Request: A line counts if it contains the word "this" at least once. State how many such lines the records contain, giving the number alone.

The records:

· · · · · · ·

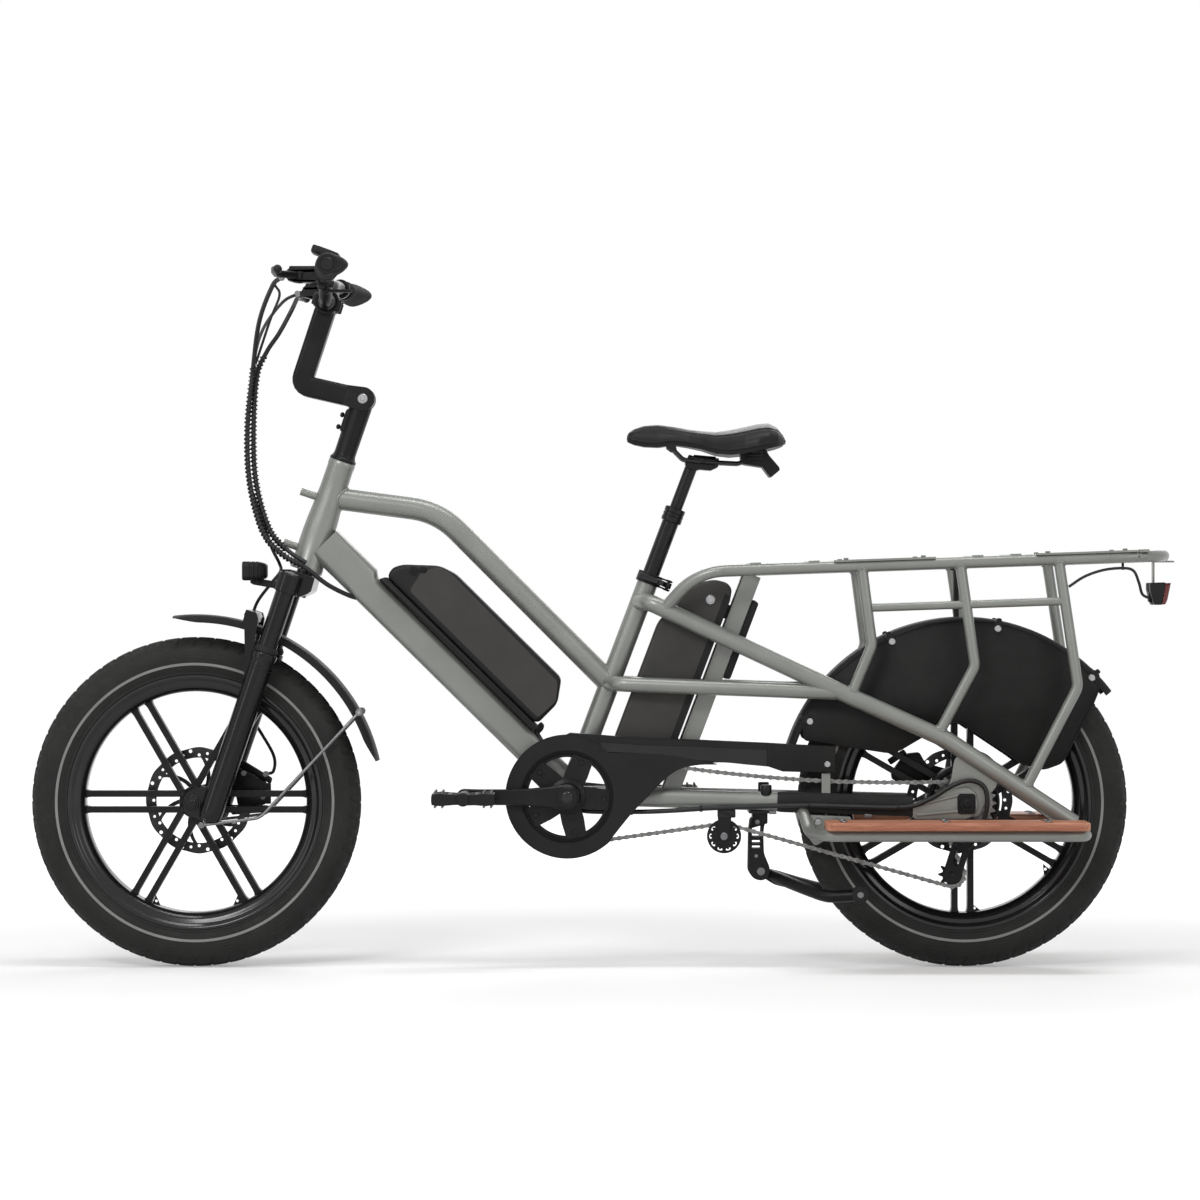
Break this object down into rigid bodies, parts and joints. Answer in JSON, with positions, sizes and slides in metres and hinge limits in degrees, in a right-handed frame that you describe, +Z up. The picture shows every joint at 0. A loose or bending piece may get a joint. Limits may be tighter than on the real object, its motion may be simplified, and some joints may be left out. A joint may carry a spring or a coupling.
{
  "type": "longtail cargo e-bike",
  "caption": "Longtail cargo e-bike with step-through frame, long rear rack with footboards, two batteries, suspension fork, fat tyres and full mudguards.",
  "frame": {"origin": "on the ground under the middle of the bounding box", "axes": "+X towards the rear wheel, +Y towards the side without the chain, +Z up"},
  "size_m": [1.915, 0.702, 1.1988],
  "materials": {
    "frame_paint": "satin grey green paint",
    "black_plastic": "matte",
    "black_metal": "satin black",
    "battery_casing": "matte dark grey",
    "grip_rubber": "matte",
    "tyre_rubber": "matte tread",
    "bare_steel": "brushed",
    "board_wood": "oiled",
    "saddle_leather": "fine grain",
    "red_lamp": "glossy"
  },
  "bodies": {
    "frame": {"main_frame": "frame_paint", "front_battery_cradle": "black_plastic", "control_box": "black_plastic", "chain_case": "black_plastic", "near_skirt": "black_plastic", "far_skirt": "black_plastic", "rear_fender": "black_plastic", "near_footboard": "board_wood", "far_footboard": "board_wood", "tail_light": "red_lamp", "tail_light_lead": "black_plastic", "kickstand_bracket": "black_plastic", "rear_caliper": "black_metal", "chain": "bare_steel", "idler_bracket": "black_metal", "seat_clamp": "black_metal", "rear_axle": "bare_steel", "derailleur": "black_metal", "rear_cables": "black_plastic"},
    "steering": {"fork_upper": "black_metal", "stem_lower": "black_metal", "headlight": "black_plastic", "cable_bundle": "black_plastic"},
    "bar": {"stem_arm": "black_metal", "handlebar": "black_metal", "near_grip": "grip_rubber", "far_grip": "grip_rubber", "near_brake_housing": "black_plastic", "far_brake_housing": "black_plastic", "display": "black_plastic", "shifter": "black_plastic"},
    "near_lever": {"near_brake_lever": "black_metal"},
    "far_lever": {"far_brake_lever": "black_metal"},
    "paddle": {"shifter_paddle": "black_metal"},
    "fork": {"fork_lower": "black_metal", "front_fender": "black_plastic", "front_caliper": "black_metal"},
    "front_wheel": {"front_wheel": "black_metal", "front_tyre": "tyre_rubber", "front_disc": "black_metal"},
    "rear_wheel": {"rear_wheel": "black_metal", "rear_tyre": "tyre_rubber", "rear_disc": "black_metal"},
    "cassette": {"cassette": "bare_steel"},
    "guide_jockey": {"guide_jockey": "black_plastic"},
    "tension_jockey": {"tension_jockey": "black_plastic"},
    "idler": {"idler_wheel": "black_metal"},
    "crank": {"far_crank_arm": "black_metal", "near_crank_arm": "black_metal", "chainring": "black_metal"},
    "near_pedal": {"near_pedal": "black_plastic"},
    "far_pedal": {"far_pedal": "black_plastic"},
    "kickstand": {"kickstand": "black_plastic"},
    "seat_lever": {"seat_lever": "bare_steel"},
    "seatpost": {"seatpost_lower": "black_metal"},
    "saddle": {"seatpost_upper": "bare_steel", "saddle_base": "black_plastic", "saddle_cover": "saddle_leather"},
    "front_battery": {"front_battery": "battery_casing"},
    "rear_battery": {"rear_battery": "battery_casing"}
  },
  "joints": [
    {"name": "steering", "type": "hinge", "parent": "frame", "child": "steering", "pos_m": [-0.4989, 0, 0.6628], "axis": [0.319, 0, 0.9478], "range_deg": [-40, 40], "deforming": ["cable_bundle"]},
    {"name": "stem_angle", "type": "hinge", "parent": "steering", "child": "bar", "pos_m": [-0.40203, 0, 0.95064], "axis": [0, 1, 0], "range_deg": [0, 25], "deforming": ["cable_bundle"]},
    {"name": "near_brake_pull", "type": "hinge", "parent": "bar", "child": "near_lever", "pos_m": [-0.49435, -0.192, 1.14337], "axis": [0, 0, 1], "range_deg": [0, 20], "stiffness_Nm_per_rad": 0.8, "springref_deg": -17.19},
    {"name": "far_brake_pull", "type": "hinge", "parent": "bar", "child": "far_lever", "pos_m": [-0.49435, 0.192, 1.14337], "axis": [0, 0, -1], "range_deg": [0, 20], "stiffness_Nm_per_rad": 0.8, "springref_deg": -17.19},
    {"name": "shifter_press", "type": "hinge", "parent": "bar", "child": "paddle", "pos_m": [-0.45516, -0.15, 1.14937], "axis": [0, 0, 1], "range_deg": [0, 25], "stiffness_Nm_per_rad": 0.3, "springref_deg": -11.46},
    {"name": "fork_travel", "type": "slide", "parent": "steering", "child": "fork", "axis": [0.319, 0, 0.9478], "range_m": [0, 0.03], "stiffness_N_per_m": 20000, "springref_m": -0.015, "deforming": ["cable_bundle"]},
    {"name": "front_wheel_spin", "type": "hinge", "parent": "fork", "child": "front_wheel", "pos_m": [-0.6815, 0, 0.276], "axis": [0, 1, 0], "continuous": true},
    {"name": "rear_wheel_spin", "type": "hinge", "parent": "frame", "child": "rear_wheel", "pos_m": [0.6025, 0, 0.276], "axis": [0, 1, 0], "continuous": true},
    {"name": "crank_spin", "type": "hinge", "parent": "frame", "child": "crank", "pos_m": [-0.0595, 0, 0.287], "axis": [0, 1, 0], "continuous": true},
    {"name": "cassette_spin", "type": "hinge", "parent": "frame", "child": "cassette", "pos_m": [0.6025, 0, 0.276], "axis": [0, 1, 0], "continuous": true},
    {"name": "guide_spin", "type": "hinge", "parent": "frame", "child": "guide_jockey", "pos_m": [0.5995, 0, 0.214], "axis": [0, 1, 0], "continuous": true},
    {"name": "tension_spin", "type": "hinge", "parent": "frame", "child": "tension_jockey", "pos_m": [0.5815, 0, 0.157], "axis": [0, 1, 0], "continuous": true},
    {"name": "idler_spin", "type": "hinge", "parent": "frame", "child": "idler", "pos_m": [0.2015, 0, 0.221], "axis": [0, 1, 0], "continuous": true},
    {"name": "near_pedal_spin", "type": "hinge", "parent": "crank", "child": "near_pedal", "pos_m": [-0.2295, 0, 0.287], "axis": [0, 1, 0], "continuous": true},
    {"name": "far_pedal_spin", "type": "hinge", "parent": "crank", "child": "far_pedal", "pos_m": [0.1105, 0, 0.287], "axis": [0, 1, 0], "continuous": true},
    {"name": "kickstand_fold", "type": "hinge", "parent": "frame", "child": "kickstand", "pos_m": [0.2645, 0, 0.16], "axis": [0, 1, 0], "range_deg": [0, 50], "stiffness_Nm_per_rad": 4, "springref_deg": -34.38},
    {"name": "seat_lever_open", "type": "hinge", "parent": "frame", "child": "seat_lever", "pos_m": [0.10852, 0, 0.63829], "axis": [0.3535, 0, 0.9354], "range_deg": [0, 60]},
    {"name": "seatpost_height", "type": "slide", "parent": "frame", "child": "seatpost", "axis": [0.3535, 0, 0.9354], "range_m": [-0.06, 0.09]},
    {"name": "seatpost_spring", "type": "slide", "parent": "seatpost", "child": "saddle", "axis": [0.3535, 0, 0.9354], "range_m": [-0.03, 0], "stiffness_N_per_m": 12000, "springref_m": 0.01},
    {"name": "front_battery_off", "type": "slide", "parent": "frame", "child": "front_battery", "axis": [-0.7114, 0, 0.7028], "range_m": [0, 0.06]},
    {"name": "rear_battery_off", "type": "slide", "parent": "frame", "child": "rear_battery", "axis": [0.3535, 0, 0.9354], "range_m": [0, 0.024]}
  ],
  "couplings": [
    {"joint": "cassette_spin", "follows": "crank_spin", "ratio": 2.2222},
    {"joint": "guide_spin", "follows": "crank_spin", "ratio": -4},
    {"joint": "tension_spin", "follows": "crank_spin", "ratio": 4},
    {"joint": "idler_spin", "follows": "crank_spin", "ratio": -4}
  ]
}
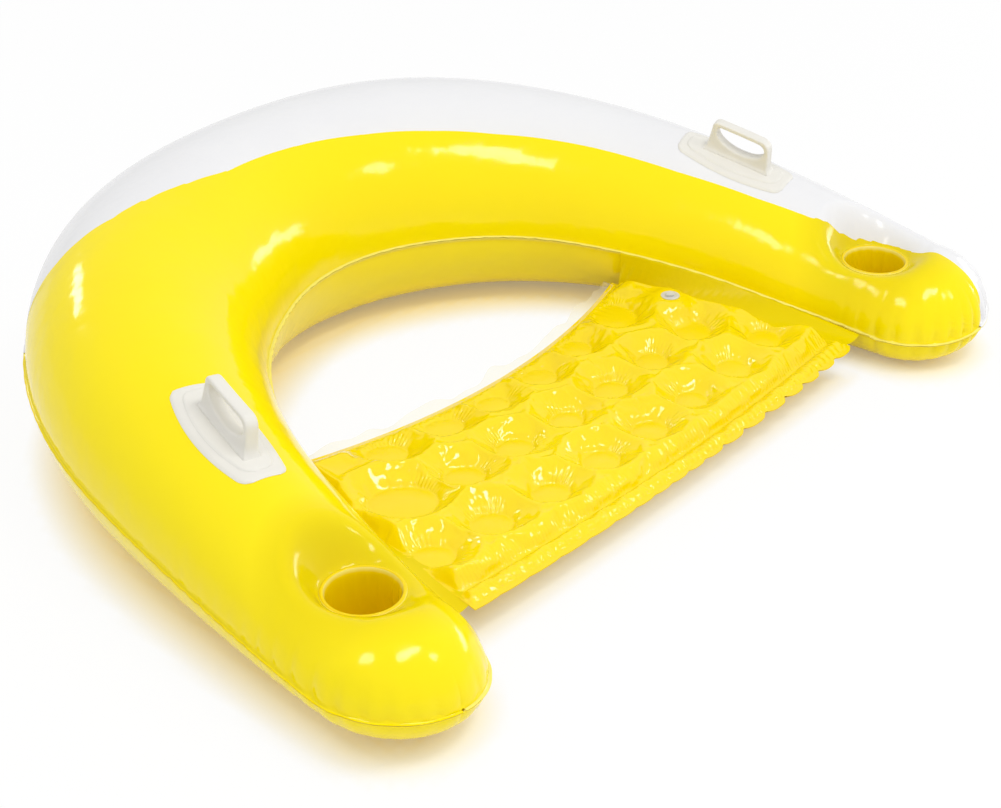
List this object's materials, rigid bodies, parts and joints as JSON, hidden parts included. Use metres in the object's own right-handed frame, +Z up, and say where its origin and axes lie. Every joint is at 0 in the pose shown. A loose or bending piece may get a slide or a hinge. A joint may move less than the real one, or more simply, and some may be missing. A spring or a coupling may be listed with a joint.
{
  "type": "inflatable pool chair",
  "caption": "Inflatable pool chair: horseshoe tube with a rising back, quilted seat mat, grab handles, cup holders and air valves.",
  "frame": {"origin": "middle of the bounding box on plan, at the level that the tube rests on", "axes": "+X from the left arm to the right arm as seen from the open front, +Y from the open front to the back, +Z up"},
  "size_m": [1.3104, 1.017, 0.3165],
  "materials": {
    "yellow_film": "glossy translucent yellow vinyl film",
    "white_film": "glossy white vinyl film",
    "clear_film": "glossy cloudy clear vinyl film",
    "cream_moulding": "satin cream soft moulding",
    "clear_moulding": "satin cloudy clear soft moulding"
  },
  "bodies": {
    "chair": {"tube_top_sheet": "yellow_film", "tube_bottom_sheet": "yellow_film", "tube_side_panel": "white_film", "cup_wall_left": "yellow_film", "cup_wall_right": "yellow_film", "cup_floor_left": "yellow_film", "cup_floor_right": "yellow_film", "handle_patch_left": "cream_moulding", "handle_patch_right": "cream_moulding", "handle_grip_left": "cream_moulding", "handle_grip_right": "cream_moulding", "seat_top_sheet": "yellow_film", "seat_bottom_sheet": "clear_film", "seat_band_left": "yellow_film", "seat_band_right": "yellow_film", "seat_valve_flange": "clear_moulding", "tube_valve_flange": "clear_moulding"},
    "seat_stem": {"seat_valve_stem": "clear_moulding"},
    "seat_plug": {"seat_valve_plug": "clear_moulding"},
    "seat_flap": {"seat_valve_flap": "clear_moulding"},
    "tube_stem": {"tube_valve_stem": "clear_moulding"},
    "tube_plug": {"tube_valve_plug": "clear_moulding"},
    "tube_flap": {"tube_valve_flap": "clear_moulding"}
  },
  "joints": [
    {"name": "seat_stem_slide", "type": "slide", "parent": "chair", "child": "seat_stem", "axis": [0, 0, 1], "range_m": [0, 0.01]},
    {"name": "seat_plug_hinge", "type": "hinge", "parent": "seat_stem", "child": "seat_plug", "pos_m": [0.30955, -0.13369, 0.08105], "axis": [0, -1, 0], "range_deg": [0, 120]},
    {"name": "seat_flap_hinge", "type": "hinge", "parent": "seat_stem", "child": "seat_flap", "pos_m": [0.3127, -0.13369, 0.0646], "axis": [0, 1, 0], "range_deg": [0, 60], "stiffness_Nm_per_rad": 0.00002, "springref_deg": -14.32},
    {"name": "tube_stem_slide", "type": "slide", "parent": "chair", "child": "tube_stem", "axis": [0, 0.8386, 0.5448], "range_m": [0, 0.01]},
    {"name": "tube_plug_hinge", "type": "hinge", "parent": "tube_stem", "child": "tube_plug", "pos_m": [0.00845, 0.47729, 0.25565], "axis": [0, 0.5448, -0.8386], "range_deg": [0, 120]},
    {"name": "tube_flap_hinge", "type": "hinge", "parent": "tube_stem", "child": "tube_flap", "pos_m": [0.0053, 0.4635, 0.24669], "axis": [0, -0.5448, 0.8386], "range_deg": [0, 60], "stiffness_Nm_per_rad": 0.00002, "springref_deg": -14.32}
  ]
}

· · · · · · ·

Solution to the exercise: 2